## DIRECTIVE
Quote the lines that run from the line containing "const lan_width = 14;" down to the line containing "obj.matrix_parent_inverse = Matrix.Identity(4)". Include both of those lines, reproduce each exactly, and omit everything else.

## THE INPUT
========================================
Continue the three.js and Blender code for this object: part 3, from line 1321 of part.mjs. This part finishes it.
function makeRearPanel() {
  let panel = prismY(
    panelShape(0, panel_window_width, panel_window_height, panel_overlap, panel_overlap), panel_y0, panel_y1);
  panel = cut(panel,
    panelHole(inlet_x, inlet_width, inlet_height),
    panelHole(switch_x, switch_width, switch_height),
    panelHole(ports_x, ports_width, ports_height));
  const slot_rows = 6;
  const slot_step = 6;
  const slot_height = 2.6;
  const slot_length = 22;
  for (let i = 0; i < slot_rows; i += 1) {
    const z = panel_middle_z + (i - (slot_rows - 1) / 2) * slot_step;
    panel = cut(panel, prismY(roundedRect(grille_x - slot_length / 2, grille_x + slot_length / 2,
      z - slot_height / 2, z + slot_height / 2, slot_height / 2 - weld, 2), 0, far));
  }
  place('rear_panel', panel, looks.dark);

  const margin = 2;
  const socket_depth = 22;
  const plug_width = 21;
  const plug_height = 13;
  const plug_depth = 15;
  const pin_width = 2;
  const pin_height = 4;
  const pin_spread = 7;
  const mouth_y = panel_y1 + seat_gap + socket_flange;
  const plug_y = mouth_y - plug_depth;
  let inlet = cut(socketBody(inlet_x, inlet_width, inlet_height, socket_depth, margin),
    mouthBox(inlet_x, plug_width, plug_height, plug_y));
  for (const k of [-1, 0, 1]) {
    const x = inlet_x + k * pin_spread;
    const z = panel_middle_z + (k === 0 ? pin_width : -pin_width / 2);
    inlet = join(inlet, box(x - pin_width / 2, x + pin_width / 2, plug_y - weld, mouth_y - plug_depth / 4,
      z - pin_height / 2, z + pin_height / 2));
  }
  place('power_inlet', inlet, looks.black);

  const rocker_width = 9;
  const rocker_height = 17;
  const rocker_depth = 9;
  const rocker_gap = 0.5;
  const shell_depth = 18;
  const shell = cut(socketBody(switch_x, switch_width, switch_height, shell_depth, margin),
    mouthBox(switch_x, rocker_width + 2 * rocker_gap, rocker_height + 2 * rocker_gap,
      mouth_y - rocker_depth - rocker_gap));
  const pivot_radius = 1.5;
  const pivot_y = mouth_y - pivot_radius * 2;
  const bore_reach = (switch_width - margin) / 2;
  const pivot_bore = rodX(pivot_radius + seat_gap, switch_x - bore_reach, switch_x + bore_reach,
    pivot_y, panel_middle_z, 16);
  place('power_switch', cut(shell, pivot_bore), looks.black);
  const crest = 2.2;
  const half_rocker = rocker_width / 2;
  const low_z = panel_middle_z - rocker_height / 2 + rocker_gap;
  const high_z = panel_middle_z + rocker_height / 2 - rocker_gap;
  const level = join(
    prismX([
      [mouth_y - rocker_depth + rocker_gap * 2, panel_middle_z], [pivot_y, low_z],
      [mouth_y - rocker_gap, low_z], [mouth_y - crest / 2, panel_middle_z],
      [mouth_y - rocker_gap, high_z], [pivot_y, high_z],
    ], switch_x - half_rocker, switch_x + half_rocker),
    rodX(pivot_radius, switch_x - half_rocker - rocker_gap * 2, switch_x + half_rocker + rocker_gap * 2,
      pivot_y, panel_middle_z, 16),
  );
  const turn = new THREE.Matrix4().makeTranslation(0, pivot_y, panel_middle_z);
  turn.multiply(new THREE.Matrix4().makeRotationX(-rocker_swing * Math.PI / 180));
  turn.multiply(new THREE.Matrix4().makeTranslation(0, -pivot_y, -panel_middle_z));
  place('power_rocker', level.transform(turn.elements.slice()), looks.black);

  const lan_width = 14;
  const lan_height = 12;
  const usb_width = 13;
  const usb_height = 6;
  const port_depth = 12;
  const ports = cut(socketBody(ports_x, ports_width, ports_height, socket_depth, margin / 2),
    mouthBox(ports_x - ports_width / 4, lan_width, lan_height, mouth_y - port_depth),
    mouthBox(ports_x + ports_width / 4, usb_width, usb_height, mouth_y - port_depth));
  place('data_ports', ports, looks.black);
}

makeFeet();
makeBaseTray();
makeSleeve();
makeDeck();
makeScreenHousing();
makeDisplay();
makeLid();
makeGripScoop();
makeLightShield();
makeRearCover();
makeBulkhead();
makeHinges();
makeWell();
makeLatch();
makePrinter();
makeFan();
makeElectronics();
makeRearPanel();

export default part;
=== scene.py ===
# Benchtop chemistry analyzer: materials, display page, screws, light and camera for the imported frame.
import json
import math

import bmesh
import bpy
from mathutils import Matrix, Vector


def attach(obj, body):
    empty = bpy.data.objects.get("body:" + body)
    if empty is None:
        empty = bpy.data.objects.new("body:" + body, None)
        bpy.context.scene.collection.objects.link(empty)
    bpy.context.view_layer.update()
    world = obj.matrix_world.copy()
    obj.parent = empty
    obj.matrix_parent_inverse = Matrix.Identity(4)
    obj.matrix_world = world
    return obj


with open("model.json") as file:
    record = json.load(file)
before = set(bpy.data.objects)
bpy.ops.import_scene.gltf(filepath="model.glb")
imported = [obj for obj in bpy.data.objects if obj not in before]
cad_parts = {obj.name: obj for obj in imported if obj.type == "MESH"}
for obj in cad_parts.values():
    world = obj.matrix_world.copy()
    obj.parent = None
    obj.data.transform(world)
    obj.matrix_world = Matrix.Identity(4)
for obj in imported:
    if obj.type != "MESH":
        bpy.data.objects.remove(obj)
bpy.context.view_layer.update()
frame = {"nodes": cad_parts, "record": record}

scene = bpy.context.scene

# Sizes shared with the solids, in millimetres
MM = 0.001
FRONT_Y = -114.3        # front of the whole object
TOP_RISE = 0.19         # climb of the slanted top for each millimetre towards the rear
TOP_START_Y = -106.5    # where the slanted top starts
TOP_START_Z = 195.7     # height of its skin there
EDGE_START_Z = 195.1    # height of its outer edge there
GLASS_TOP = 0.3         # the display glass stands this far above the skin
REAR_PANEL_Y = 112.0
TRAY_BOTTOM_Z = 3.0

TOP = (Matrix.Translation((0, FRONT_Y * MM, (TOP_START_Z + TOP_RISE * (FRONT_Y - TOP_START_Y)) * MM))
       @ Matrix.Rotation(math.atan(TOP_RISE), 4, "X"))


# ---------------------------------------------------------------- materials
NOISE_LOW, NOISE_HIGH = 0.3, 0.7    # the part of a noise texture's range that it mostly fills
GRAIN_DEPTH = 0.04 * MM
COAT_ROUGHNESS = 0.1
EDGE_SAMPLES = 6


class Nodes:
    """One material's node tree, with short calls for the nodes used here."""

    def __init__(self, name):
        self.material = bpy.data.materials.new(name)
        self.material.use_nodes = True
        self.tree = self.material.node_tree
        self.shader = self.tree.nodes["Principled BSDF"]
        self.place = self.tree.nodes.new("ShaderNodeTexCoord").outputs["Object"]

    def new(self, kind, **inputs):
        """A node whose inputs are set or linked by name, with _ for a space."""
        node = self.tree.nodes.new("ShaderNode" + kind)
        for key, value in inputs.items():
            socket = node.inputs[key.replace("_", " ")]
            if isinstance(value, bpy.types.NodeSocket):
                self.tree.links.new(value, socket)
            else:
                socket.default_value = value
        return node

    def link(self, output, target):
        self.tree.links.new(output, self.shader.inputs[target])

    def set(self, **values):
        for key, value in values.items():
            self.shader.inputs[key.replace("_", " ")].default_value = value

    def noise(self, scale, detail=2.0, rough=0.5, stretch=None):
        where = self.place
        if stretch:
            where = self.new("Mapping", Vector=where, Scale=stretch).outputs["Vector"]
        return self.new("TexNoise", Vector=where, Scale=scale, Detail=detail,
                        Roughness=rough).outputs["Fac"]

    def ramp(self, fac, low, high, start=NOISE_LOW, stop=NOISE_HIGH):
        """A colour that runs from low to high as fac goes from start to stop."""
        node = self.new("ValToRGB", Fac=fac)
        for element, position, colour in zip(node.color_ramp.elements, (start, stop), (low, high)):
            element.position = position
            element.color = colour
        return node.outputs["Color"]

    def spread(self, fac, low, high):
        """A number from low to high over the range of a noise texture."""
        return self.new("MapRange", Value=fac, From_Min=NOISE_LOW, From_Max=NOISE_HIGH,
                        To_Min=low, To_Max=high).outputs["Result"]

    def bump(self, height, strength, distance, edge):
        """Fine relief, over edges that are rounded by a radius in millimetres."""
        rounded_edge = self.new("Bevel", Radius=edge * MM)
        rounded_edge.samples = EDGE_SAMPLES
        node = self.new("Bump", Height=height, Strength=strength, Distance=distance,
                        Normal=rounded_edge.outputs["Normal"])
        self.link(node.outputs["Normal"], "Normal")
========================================
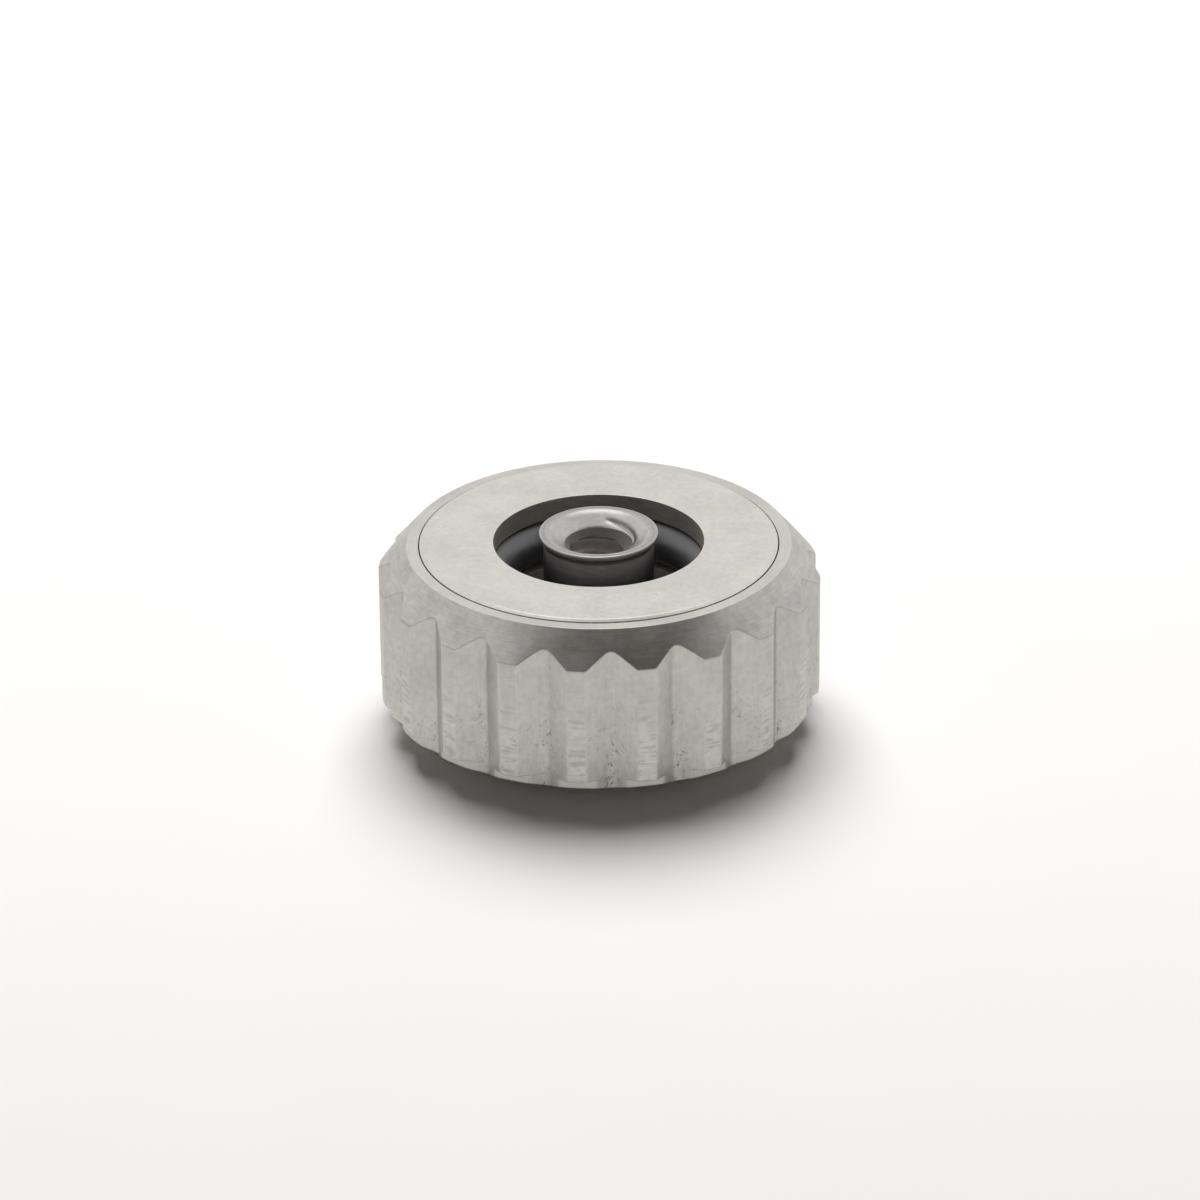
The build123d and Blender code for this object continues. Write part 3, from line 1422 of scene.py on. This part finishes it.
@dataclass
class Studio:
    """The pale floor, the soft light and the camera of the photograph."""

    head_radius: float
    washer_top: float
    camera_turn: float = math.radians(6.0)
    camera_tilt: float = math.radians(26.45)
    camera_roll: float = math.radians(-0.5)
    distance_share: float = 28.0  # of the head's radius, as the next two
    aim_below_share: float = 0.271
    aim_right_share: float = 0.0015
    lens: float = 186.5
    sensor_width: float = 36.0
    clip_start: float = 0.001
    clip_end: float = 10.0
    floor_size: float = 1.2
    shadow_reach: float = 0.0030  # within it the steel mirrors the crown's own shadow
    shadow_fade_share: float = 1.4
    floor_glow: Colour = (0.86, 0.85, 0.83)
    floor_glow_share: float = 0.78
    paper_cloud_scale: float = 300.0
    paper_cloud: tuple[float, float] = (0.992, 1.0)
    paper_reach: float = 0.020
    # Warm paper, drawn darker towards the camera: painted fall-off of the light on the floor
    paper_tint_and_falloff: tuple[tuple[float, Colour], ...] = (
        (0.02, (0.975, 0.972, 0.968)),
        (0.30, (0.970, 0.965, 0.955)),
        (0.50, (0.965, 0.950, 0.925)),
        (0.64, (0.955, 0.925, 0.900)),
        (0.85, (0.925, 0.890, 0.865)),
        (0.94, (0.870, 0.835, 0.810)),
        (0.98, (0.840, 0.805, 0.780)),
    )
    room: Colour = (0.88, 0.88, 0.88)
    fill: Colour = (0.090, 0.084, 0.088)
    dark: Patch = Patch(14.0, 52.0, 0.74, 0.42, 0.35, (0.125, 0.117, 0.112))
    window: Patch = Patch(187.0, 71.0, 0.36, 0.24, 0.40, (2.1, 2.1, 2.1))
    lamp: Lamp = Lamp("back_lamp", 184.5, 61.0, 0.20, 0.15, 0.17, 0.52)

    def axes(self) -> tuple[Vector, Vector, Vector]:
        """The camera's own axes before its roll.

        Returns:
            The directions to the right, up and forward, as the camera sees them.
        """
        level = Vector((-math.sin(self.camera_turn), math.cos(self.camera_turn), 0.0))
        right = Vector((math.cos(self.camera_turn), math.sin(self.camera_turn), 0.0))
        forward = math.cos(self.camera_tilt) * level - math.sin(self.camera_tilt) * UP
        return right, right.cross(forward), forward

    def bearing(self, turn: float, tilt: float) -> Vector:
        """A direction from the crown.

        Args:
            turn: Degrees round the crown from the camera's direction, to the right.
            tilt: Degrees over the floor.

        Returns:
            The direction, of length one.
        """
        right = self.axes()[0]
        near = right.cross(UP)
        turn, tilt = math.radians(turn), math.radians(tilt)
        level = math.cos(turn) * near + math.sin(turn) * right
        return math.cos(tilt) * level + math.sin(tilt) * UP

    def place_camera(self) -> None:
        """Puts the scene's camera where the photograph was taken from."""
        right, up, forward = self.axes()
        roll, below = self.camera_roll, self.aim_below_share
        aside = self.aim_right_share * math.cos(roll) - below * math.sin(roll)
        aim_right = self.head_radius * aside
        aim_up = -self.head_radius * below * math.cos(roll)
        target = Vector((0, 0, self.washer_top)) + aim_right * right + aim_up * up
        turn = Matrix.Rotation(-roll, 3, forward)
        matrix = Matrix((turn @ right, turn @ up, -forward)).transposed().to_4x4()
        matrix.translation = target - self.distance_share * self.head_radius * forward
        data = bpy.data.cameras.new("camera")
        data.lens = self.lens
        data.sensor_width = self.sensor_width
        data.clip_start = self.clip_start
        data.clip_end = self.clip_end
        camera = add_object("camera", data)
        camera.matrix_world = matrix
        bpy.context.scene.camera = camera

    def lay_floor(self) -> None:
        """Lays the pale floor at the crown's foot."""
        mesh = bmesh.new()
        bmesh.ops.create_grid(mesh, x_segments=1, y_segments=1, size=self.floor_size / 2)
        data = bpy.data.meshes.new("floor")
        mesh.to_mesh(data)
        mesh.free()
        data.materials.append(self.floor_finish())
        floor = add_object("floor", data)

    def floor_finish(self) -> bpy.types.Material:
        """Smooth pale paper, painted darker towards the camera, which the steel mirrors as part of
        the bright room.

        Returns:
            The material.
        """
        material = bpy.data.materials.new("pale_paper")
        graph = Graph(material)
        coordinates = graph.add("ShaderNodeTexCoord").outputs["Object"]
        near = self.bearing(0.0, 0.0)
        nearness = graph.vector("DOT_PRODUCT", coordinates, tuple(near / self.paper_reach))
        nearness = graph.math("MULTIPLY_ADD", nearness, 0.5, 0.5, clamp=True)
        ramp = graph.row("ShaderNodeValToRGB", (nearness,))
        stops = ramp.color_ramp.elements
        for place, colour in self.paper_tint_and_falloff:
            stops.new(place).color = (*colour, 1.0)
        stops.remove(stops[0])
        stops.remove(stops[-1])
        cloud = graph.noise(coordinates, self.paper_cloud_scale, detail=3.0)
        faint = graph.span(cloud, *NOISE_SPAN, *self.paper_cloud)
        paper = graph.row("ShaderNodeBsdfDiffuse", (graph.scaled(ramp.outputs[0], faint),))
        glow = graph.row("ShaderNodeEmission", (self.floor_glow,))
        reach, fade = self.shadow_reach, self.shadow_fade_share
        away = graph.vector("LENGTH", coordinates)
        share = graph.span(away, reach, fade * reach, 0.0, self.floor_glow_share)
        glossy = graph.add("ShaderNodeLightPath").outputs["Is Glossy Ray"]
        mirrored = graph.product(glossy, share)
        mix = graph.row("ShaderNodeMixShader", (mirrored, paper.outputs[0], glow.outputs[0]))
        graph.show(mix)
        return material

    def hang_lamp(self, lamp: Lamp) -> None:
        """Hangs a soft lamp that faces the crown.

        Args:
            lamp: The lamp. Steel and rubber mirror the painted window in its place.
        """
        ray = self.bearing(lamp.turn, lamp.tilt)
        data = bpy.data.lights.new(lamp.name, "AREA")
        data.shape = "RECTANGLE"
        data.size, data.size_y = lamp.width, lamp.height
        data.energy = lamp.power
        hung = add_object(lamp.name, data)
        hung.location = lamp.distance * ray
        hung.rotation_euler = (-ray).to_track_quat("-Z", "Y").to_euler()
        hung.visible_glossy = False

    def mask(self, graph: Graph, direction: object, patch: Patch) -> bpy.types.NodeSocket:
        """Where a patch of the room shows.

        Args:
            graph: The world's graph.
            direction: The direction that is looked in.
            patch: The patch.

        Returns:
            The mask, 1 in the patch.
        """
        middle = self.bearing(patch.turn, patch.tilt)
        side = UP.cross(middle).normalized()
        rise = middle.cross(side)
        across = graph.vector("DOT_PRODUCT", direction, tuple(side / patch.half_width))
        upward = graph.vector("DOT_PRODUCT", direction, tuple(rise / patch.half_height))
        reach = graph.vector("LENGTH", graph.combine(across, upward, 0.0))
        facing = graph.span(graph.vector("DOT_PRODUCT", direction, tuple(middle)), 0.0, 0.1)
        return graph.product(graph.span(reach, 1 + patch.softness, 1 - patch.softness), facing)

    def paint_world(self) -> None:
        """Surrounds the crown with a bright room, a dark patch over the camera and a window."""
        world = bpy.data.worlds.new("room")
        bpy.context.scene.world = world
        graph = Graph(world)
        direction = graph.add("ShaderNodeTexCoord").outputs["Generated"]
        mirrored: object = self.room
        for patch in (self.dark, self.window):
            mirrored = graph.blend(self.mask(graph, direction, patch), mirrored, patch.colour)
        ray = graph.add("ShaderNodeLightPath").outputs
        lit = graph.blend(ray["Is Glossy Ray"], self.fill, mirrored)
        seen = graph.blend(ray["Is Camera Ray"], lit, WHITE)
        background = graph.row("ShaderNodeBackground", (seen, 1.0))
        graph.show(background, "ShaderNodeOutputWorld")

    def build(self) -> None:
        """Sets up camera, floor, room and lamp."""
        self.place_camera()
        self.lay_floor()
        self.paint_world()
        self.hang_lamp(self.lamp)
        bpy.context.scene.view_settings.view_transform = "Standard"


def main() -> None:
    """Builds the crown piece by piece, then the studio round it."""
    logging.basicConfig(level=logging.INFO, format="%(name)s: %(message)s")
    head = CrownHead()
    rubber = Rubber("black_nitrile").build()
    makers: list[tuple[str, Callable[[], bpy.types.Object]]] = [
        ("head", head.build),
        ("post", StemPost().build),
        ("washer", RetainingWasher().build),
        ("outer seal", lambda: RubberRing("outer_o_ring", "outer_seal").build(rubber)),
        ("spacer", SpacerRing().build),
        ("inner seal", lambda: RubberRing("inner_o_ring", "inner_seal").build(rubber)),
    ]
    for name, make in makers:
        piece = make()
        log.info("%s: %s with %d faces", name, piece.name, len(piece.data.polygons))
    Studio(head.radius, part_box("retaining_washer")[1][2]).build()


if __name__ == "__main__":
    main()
========================================
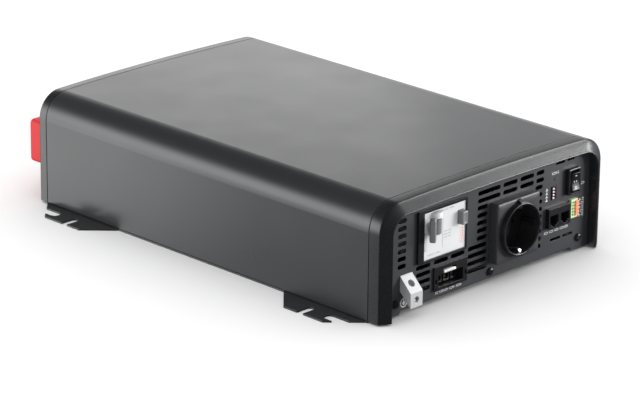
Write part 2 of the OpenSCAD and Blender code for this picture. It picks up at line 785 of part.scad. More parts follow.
========================================
## SOLUTION BELOW
  const lan_width = 14;
  const lan_height = 12;
  const usb_width = 13;
  const usb_height = 6;
  const port_depth = 12;
  const ports = cut(socketBody(ports_x, ports_width, ports_height, socket_depth, margin / 2),
    mouthBox(ports_x - ports_width / 4, lan_width, lan_height, mouth_y - port_depth),
    mouthBox(ports_x + ports_width / 4, usb_width, usb_height, mouth_y - port_depth));
  place('data_ports', ports, looks.black);
}

makeFeet();
makeBaseTray();
makeSleeve();
makeDeck();
makeScreenHousing();
makeDisplay();
makeLid();
makeGripScoop();
makeLightShield();
makeRearCover();
makeBulkhead();
makeHinges();
makeWell();
makeLatch();
makePrinter();
makeFan();
makeElectronics();
makeRearPanel();

export default part;
=== scene.py ===
# Benchtop chemistry analyzer: materials, display page, screws, light and camera for the imported frame.
import json
import math

import bmesh
import bpy
from mathutils import Matrix, Vector


def attach(obj, body):
    empty = bpy.data.objects.get("body:" + body)
    if empty is None:
        empty = bpy.data.objects.new("body:" + body, None)
        bpy.context.scene.collection.objects.link(empty)
    bpy.context.view_layer.update()
    world = obj.matrix_world.copy()
    obj.parent = empty
    obj.matrix_parent_inverse = Matrix.Identity(4)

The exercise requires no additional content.